Set task
Exactly the lines from the one containing "backs = back_panels(parts)" through the one containing "bpy.context.scene.collection.objects.link(empty)" must be returned; include both ends and nothing else.
------------------------
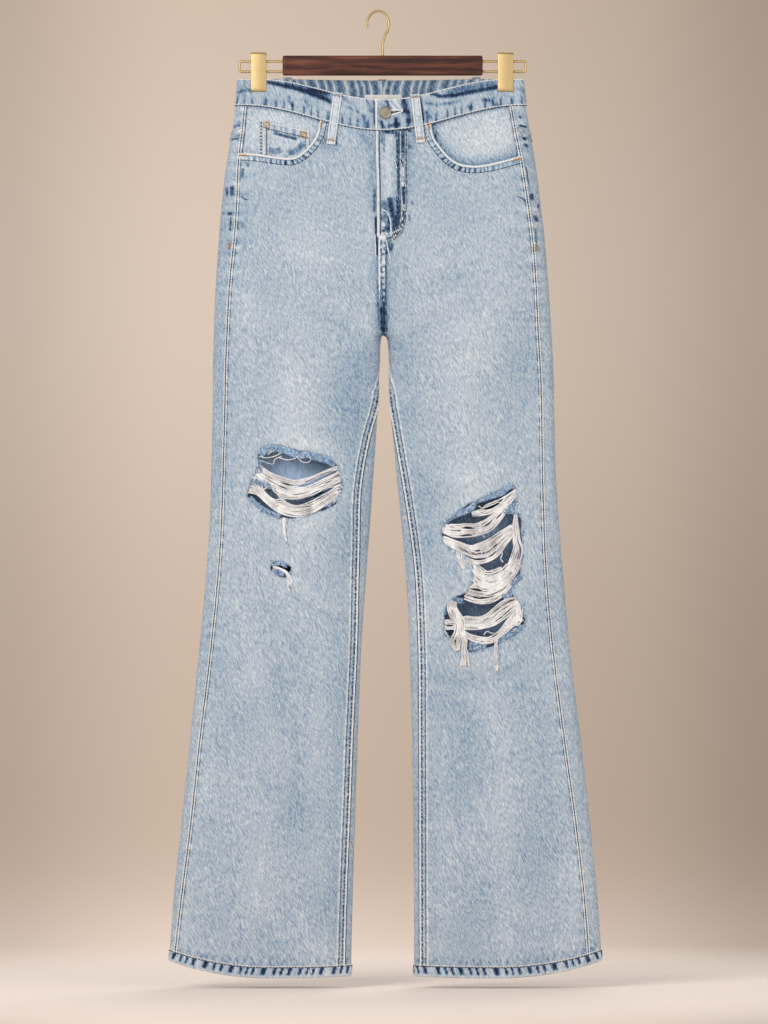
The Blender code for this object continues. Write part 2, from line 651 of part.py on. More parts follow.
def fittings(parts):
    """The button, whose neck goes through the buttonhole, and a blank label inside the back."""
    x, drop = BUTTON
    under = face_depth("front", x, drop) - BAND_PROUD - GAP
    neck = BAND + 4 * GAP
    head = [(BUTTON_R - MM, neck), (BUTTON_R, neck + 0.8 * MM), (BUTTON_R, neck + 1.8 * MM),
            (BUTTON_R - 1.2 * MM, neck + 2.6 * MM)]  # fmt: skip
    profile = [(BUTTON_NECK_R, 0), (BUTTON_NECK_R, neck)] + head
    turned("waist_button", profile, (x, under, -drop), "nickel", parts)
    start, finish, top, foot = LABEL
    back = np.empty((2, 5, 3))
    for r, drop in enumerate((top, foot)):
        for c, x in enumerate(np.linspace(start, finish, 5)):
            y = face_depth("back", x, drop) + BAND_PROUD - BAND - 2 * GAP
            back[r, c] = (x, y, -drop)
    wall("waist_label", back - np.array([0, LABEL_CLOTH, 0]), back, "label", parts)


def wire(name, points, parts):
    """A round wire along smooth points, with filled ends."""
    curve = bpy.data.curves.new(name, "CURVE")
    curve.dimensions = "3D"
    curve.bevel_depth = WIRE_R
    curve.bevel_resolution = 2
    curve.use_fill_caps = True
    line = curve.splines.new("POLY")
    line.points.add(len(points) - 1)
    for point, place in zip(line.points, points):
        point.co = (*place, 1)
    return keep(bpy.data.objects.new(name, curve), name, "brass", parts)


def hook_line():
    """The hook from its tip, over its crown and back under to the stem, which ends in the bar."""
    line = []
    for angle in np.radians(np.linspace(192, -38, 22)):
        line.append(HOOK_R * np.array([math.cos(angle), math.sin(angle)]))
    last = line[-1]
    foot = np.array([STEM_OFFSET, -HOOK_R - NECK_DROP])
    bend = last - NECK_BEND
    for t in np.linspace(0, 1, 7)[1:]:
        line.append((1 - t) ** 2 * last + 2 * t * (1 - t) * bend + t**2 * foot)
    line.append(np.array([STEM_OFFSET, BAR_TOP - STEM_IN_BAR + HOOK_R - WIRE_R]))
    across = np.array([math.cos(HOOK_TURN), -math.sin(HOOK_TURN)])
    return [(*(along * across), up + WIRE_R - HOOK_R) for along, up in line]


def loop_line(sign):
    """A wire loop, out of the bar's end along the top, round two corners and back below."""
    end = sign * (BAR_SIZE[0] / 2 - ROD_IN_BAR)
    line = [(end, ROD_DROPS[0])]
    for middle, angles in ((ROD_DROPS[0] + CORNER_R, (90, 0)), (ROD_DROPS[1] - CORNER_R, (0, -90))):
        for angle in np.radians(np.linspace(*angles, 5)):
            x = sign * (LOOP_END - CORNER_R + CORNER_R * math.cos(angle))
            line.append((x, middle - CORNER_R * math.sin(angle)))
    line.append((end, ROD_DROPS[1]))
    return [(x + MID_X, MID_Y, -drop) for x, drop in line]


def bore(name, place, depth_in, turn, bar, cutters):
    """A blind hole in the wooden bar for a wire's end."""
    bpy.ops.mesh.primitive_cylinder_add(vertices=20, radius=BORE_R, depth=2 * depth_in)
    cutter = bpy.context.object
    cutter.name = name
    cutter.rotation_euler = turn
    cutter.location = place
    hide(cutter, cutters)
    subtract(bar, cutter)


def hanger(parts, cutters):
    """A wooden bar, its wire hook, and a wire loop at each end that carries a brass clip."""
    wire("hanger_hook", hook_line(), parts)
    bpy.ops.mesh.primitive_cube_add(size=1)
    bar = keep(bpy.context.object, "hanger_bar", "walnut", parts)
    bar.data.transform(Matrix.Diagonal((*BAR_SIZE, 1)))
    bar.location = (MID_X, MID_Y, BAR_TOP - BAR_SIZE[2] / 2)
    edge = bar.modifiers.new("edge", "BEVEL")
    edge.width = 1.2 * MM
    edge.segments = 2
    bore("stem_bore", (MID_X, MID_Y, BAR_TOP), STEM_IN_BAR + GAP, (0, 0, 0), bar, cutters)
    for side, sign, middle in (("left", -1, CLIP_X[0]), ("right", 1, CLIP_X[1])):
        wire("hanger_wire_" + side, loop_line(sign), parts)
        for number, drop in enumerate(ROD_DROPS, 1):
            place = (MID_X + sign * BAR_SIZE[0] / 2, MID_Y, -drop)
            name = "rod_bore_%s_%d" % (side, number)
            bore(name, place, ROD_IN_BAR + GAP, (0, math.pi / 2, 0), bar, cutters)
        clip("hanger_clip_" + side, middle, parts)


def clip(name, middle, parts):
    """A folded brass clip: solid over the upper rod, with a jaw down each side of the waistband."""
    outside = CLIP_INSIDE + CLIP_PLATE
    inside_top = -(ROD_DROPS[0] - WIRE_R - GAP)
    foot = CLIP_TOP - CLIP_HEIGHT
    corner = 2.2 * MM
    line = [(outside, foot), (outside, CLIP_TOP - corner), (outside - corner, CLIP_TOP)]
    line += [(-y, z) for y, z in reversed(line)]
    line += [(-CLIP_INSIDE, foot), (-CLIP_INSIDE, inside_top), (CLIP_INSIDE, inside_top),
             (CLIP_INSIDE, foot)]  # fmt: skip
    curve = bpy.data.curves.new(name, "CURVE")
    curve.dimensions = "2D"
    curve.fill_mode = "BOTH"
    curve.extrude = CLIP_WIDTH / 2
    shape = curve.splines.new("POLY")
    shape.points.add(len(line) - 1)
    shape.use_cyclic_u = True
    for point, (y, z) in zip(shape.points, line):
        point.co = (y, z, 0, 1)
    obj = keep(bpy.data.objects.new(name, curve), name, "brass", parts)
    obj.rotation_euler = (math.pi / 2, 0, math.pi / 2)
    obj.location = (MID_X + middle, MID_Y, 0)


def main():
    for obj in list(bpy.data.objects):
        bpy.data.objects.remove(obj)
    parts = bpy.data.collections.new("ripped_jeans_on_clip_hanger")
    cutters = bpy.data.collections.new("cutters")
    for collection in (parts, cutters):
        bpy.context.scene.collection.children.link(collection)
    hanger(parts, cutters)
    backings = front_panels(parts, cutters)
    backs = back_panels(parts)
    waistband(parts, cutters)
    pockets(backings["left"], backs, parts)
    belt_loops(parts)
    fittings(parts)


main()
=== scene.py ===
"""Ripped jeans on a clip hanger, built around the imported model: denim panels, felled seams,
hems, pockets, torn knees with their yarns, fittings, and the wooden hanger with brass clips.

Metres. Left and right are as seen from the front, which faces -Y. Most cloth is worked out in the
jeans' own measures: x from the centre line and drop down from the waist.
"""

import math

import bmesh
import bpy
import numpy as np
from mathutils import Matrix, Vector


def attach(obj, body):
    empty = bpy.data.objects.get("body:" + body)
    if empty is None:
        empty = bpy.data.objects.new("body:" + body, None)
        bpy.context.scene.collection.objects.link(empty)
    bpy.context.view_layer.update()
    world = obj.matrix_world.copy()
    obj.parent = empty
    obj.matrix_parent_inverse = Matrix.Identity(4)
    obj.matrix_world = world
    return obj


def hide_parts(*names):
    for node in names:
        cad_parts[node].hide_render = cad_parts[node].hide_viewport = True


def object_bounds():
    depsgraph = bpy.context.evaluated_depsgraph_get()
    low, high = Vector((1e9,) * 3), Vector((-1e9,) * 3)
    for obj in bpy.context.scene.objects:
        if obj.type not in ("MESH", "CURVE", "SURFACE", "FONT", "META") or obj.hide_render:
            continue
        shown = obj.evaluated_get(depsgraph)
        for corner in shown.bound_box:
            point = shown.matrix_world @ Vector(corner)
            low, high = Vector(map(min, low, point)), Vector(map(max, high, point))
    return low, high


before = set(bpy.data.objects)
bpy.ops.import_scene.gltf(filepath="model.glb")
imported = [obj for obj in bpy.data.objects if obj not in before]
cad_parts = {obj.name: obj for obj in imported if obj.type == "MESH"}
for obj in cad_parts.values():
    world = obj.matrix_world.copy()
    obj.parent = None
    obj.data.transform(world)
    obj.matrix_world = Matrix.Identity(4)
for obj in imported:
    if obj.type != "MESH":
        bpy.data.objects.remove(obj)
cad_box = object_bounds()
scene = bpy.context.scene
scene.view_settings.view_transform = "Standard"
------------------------
Result for this exercise
    backs = back_panels(parts)
    waistband(parts, cutters)
    pockets(backings["left"], backs, parts)
    belt_loops(parts)
    fittings(parts)


main()
=== scene.py ===
"""Ripped jeans on a clip hanger, built around the imported model: denim panels, felled seams,
hems, pockets, torn knees with their yarns, fittings, and the wooden hanger with brass clips.

Metres. Left and right are as seen from the front, which faces -Y. Most cloth is worked out in the
jeans' own measures: x from the centre line and drop down from the waist.
"""

import math

import bmesh
import bpy
import numpy as np
from mathutils import Matrix, Vector


def attach(obj, body):
    empty = bpy.data.objects.get("body:" + body)
    if empty is None:
        empty = bpy.data.objects.new("body:" + body, None)
        bpy.context.scene.collection.objects.link(empty)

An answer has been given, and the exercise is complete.